Ghana Must Take Sustainable Steps To Ensure Food Security - IPCC

Ghana has been advised to adopt Climate-Smart Agriculture (CSA) approach to increase agriculture production, ensure food security, and build climate resilience.

The African continent has also been encouraged to diversify the sector to ensure food sufficiency.

A latest report released by the Intergovernmental Panel on Climate Change (IPCC) on climate science indicates that there are some major transformative steps needed to be taken to address the vulnerability climate change poses to the agricultural sector.

According to the report by the IPCC’s Working Group II on climate change impacts, adaptation and vulnerability, agriculture production on the continent slowed by 34 percent. 

Commenting on the Findings, Dr Shaibu Baanni Azumah, an Agriculture Economist, told the Ghana News Agency that climate change impacts, which had been aggravated by the COVID-19 pandemic, were real in Ghana and the whole of Africa and had dire implications on food systems and the economies too.

African leaders, he noted, had not prioritized measures to ameliorate the impact of climate vulnerability.

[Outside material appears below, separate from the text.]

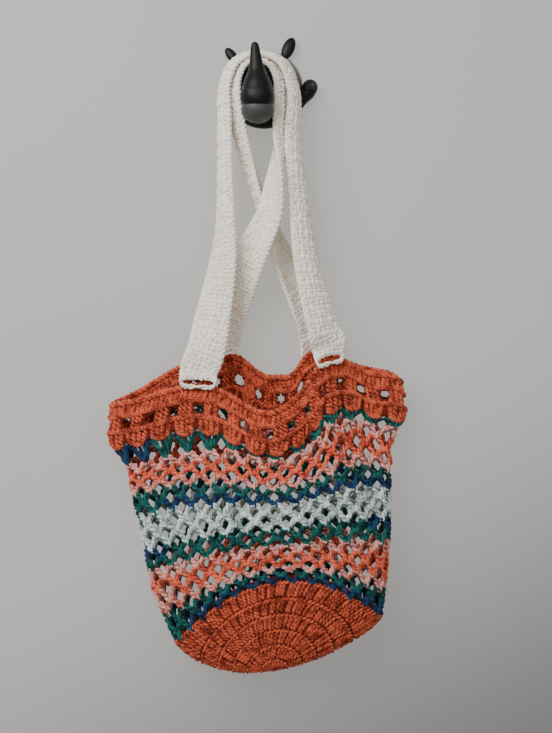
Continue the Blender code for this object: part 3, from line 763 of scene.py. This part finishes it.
def make_net(materials):
    """The V's and the loops round their knots, as three pieces."""
    knots = net_knots()
    starts, ends, slots = [], [], []
    for row in range(NET_ROWS):
        for stitch in range(V_STITCHES):
            # The knot at the foot of a V, and the two at its tops. An odd line's knots are half a stitch on.
            foot = knots[row + 1, stitch]
            right = stitch + (row + 1) % 2
            for top_stitch, side in ((right - 1, 1), (right, -1)):
                top = knots[row, top_stitch % V_STITCHES].copy()
                top[0] += ROUND_LENGTH * (top_stitch // V_STITCHES)
                starts.append(foot + (0, FOOT_REACH, FOOT_OUT))
                ends.append(top + (side * TIP_SPREAD, -TIP_REACH, TIP_OUT))
                slots.append(colour_slot(row, (foot[0] + top[0]) / 2))
    phase = RANDOM.uniform(-0.5, 0.5, len(starts))
    legs = on_wall(twisted(starts, ends, spread=1.85, lift=1.5, turns=1.3, steps=10, phase=phase))
    turn = np.linspace(0, TURN, 7, endpoint=False)
    ring = np.stack([np.cos(turn) * LOOP[0], np.sin(turn) * LOOP[1], np.sin(turn) * LOOP[2] - 0.2], -1)
    loops = on_wall(knots[1:-1, :, None] + ring)
    loop_slots = [colour_slot(line, u) for line in range(1, NET_ROWS) for u in knots[line, :, 0]]
    half = len(legs) // 2
    slots = np.repeat(slots, 2)  # one for each ply
    return [
        yarn_piece("net_upper_stitches", [(legs[:half], NET_YARN, slots[:2 * half], False)], materials),
        yarn_piece("net_lower_stitches", [(legs[half:], NET_YARN, slots[2 * half:], False)], materials),
        yarn_piece("net_loops", [(loops, NET_YARN, loop_slots, True)], materials),
    ]


# ---- the base
def grow(bm, edge):
    """Extrudes a border: the edges and the points of the new one."""
    made = bmesh.ops.extrude_edge_only(bm, edges=edge)["geom"]
    edge = [g for g in made if isinstance(g, bmesh.types.BMEdge)]
    return edge, list({v for e in edge for v in e.verts})


def disc_core(material):
    """The cloth that the base's stitches stand on."""
    bm = bmesh.new()
    rings = 14
    bmesh.ops.create_circle(bm, cap_ends=True, cap_tris=True, segments=72, radius=BASE_RADIUS / rings)
    edge = [e for e in bm.edges if e.is_boundary]
    for k in range(2, rings + 1):
        edge, ring = grow(bm, edge)
        bmesh.ops.scale(bm, vec=(k / (k - 1), k / (k - 1), 1), verts=ring)
    return hang_cloth(bm, "base_cloth", lambda co: co.xy, on_disc, 0.6, [material])


def polar(radius, turn, w):
    """Flat points of the base, by their distance from its centre and turn from its left."""
    radius, turn, w = np.broadcast_arrays(radius, turn, w)
    return np.stack([-radius * np.cos(turn), -radius * np.sin(turn), w], -1)


def make_base(material):
    """Rounds of posts, each closed by a low rope on both faces."""
    depth = BASE_RADIUS / BASE_ROUNDS
    groups = []
    for k in range(BASE_ROUNDS):
        count = BASE_STITCHES * (k + 1)
        turn = (np.arange(count) + 0.3 * k) * TURN / count + jitter(0.06 / (k + 1), count)
        reach = jitter(0.35, count)
        starts = polar(depth * k + 2.2 + reach, turn, 0.2)
        ends = polar(depth * (k + 1) - 1.2 + reach, turn + 0.8 * math.pi / count, 0.2)
        starts[:, 2] += jitter(0.4, count)
        phase = RANDOM.uniform(-0.8, 0.8, count)
        posts = twisted(starts, ends, spread=1.45, lift=1.8, turns=1.8, steps=10, phase=phase)
        groups.append((on_disc(posts), BASE_YARN, 0, False))
        along = np.arange(6 * count) * TURN / (6 * count)
        wave = along * count
        for side in (1, -1):
            out = side * (1.5 + 1.1 * np.cos(wave))
            rope = polar(depth * (k + 1) - 0.9 + 0.9 * np.sin(wave), along, out)
            groups.append((on_disc(rope)[None], CHAIN_YARN, 0, True))
    return yarn_piece("base_stitches", groups, [material])


# ---- the rim band
# Rounds of the band, by their depth below the rim. A post's foot is deeper than its top.
SHELL_FOOT, SHELL_TOP = 43.6, 31.2
CLUSTER_FOOT, CLUSTER_TOP = 28.6, 15.6
DENSE_FOOT, DENSE_TOP = 13.2, 5.4
CHAIN_DEPTHS = (14.5, 29.5)
ROPE_DEPTH, ROPE_TURNS = 1.6, 62
HOLE_DEPTHS = (17.4, 19.4, 23.8, 25.8)  # the edges of a hole's upper, middle and lower parts
HOLE_CELLS = (3, 5, 3)  # how wide these parts are, in cells of the band's core
CELLS = 11  # of the core at each V
BAND_STEPS = CELLS * V_STITCHES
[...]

“We are not food secured because we are not self-sufficient in the production and consumption of maize and rice for instance, which are very important food commodities for most countries.

Climate change impacts is also having a toll and playing a major role in it,” he said.

“As we speak in Ghana, we have a deficit of more than 50 percent in terms of rice production alone. What that means is that, in terms of our consumption pattern, we can only take care of about 40 percent.

About 60 percent of the population will not have it. So, we must either import or we try to find ways by which we can produce to make up for this deficit.” 

He said although CSA  had been captured under Ghana’s updated Nationally Determined Contribution, it was yet to be implemented under its flagship project -Planting for Food and Jobs.

Dr Azumah proposed to the government to invest in the production and distribution of improved seeds, intensification and scientific approaches where nature-based solutions, such as the use of agriculture byproducts, often discarded, to be used to produce organic compost to improve soil fertility.

“For instance, global prices of chemical fertilizer have increased between 2020 and now, and because of the surge of COVID-19, our ability to integrate organic fertilizer will reduce the cost and strengthen our fragile soils, especially in the northern part of Ghana,” he said.